Koplik. E V EV; Grysunov. Iu A IuA; Dobretsov. G E GE
Key Findings
- Rats with different natural resistance to stress show distinct serum albumin patterns.
- Administering DSIP (and SEMAX) alters albumin characteristics in stressed rats.
- The peptide‑induced changes in albumin depend on the animal’s baseline stress resilience.
Practical Outcomes
- For biohackers, the work suggests DSIP might influence stress‑related blood markers, but it provides no dosage guidance, safety data, or human relevance. Until human studies confirm these effects, the findings are mainly of scientific interest rather than a usable protocol.
Summary
Researchers measured a blood protein called albumin in rats that were either good or poor at handling emotional stress. They also gave some rats two peptides—DSIP and SEMAX—to see if these could boost stress resistance and how they changed albumin levels.

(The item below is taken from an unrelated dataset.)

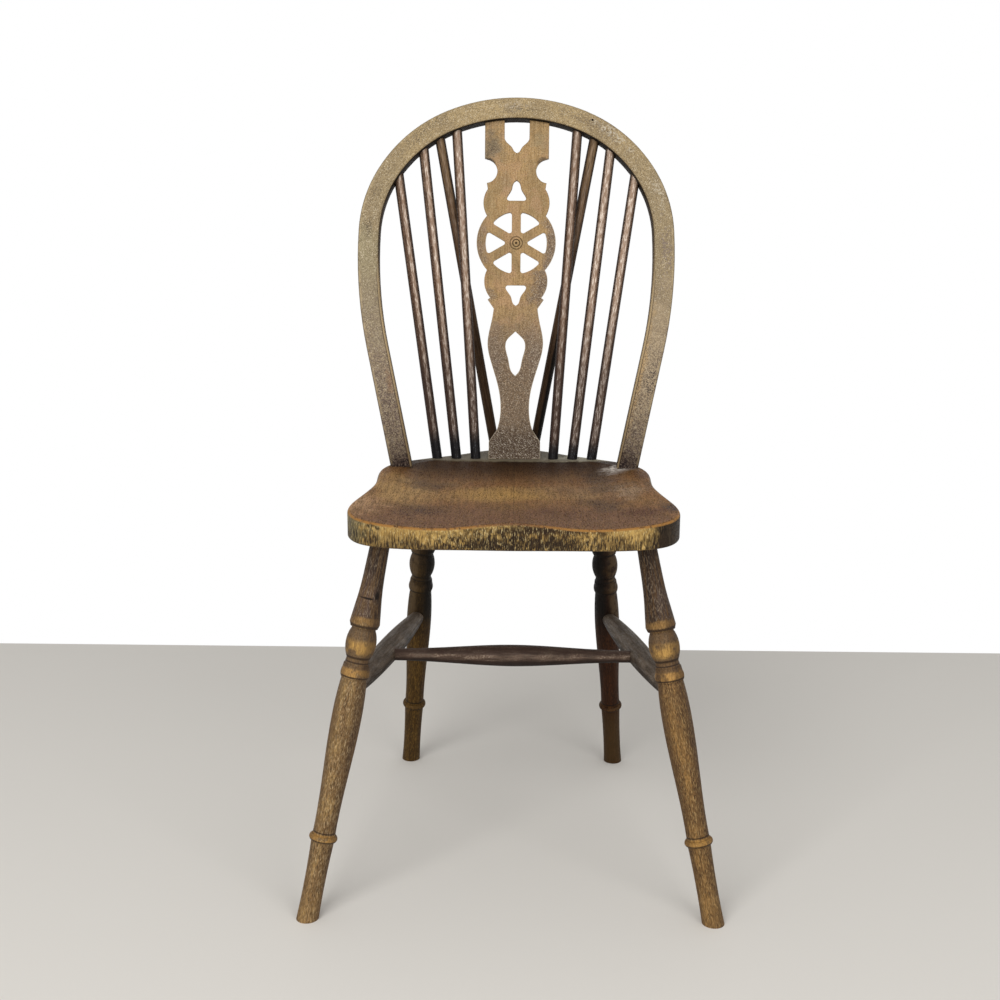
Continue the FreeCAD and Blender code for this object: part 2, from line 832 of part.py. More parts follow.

The study is basic and done in animals, so it doesn’t give clear instructions for people to use these peptides.
Abstract
Serum albumin parametres in the rats with various prognostic resistance against emotional stress in the control and in conditions of experimental emotional stress were investigated. Analysis of action of peptides raising the animals' resistance against emotional stress (DSIP and SEMAX) in rats with different prognostic resistance against emotional stress, on the serum albumin characteristics, was carried out.